See the list above, start with marketing. Suitability to task (ease of
installation, end-user desktop orientation) also played a role, though
IMO it's got little if any edge over Debian in this regard now. Less,
for me, as I don't care for the direction of Ubuntu's desktop polish.

> Why do people use RedHat given that it has proprietary features in it?
> (While it's not Windows, it sounds like a step in the wrong
> direction.) I've heard that CentOS is MUCH more difficult to upgrade
> than Debian, so why do people use CentOS on the server?

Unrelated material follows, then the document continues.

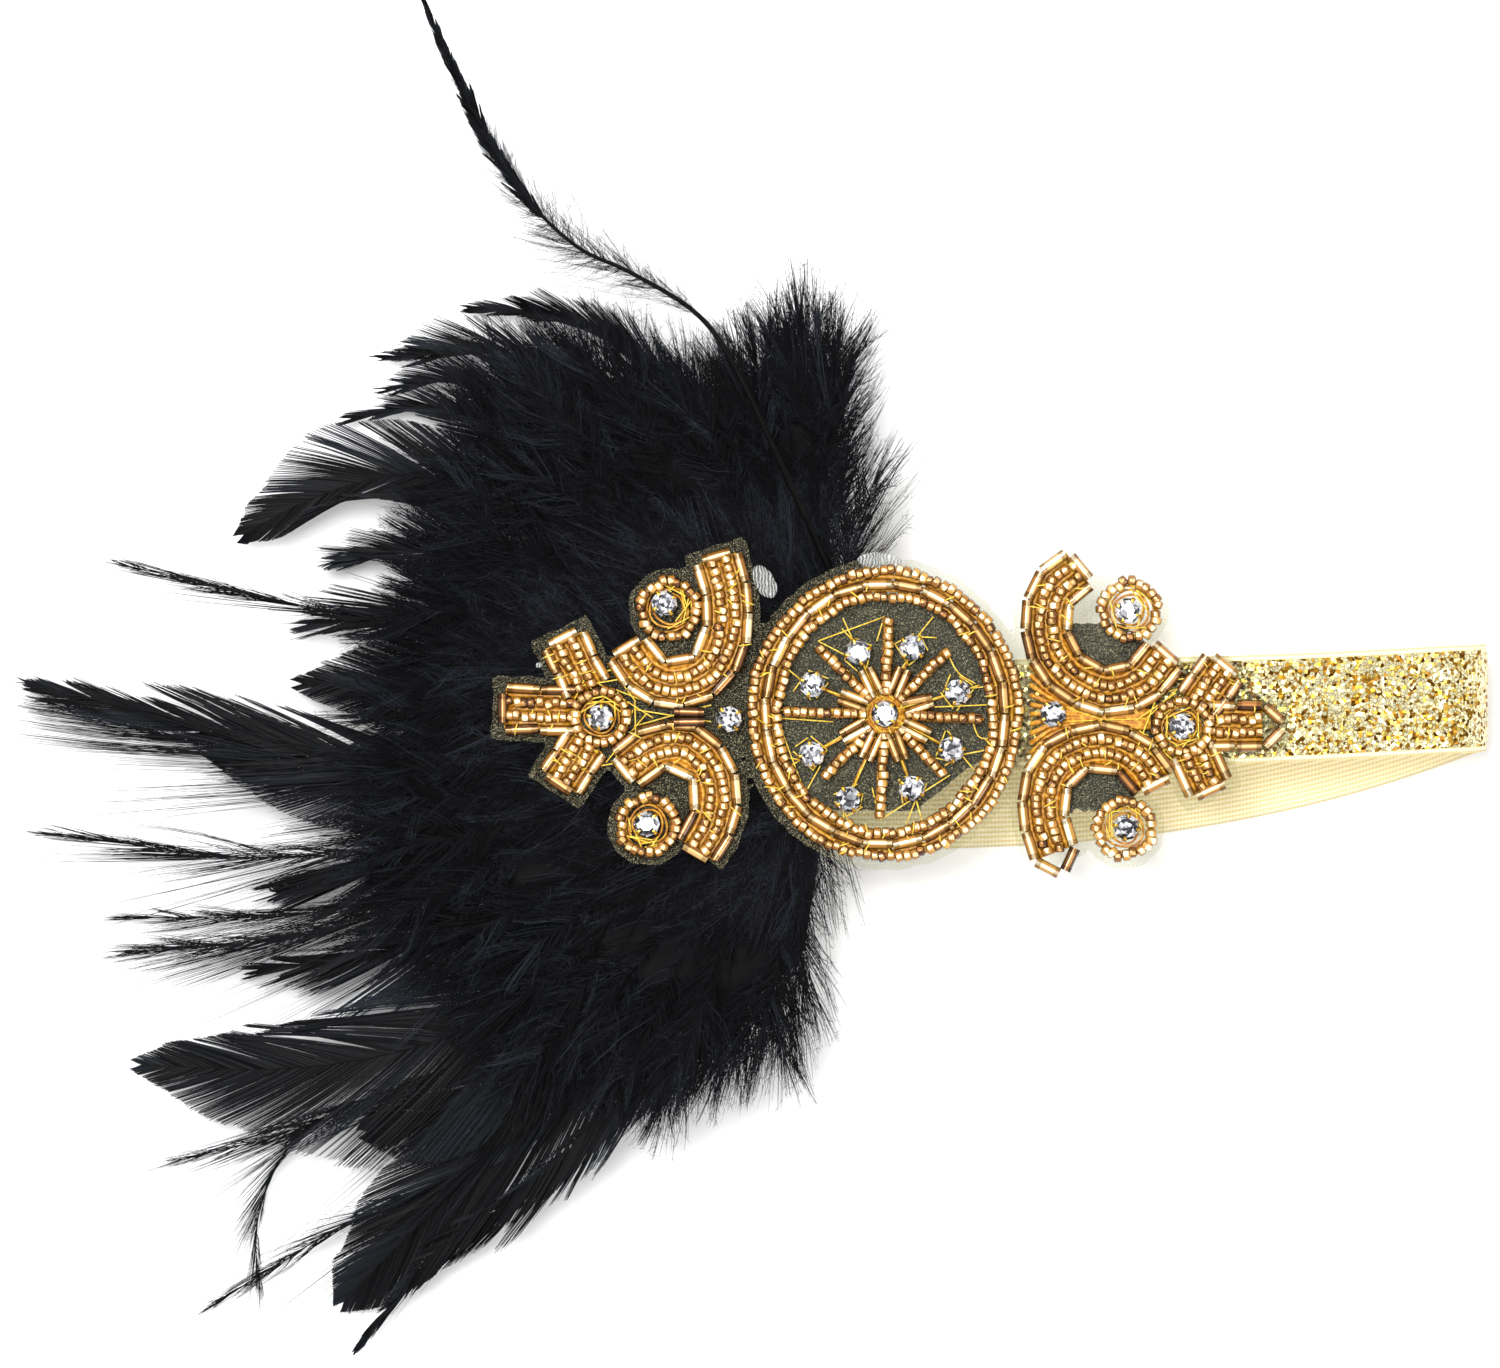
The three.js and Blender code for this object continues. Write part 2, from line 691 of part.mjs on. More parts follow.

See the list above, starting with marketing. Red Hat had a huge lead
over Ubuntu, and while it continues to hold the edge, it's slipped very
significantly at least in mindshare. This does speak to the vastly
superior package management / general administrative ease and
flexibility of APT, both in terms of end-user administration and the
rate at which Ubuntu have increased the quality/capabilities of their
offerings. LTS, hardware support, ISV support, "the number one name in
Linux" all play major roles.

CentOS: shops which want all the flexibility, administrative ease, and
power of Red Hat with all the marketing and third-party vendor support
of Debian. Or could they just be cheap bastards?

Actually, simply getting away from the hassles of RHN is a pretty big
win.

--
Dr. Ed Morbius, Chief Scientist / |
Robot Wrangler / Staff Psychologist | When you seek unlimited power
Krell Power Systems Unlimited | Go to Krell!